In an interview with Bleeding Cool, Randolph discussed his influences growing up:

I was always into the nerdy stuff – comics, video games, cartoons/anime. Escapism was the name of the game when you lived in the neighborhood I grew up with. . . . Even as a kid I was always analyzing things and trying to come up with ways that I would do them differently. . . . I wasn't the typical comic book fan at first. I was aware of Marvel and DC but they didn't really connect with me until I was a teenager. My first comic book love was Teenage Mutant Ninja Turtles and I pored over those books until they were literally falling apart. All of the great mainstream books of the 80s I had to discover much, much later. . . . The real turning point for me, however, was Image Comics. The art and the production values on those early books, specifically the colors, hit me like a ton of bricks. Youngblood, Cyberforce, WildCATS, Spawn – It was like nothing I had seen before, like truly next-level stuff. And plus, the way Wizard covered those creators back in the early 90s made them seem like true rock stars. It was over after that. I wanted that life.

Randolph graduated from the School of Visual Arts in 2000 with a BFA in Cartooning & Illustration.

His first published comic work was Spider-Man: Legend of the Spider-Clan #5, published by Marvel in 2003.

He was a guest at the 2006 edition of the Big Apple Comic Con's National Comic Book, Art, Toy & Sci-Fi Expo.

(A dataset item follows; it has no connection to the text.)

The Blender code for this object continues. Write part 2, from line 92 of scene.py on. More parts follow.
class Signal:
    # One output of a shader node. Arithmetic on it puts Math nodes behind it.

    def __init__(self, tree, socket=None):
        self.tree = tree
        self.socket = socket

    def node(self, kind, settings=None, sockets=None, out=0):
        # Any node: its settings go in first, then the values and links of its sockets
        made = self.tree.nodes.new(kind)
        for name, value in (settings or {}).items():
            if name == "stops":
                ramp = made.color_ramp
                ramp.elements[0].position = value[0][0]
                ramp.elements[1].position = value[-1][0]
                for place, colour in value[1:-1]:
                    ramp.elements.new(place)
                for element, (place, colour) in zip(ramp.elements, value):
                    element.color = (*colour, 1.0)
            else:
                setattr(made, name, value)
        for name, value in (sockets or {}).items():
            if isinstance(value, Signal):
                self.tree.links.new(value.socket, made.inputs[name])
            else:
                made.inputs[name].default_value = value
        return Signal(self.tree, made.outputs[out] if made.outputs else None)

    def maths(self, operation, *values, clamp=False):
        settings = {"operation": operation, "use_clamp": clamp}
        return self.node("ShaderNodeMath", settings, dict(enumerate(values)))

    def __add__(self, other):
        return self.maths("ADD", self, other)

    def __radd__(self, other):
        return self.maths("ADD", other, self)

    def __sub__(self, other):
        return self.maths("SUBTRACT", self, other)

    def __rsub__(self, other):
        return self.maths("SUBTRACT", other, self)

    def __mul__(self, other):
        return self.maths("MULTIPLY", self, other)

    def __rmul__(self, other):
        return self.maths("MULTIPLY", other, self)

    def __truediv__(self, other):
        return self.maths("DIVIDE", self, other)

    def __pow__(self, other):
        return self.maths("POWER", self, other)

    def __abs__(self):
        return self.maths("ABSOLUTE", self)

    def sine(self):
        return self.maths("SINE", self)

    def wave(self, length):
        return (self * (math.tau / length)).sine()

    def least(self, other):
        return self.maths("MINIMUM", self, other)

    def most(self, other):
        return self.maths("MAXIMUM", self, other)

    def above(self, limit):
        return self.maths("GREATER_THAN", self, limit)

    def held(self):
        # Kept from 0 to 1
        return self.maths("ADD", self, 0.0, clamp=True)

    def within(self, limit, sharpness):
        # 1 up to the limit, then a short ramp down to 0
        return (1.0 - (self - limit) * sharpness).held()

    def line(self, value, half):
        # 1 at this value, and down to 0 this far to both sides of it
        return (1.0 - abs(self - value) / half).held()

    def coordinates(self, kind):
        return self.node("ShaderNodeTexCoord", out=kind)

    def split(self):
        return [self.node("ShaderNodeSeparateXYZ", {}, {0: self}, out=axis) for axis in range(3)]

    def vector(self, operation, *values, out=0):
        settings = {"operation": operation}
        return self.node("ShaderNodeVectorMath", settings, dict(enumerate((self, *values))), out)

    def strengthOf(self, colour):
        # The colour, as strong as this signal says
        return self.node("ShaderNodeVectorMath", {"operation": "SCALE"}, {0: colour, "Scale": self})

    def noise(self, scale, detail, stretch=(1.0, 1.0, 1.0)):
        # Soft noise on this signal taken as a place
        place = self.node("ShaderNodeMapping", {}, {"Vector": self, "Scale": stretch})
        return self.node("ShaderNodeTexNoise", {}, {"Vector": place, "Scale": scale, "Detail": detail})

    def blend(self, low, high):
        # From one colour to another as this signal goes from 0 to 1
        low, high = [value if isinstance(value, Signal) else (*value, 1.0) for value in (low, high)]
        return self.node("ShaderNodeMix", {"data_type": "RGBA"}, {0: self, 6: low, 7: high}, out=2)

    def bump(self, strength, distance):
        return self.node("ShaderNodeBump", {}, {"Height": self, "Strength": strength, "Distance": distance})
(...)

Randolph illustrated cards for the Chaotic Trading Card Game, released in 2007, alongside frequent collaborator Emilio Lopez.

Randolph worked on We Are Robin, which launched in June 2015, with writer Lee Bermejo and artist Rob Haynes, which detailed multiple teenagers in Gotham City who take up the mantle of Robin.

From 2013 to 2015, he created covers for DC Comics' Batman Beyond Universe. In 2016, Randolph created covers for Black Mask Studios' Black.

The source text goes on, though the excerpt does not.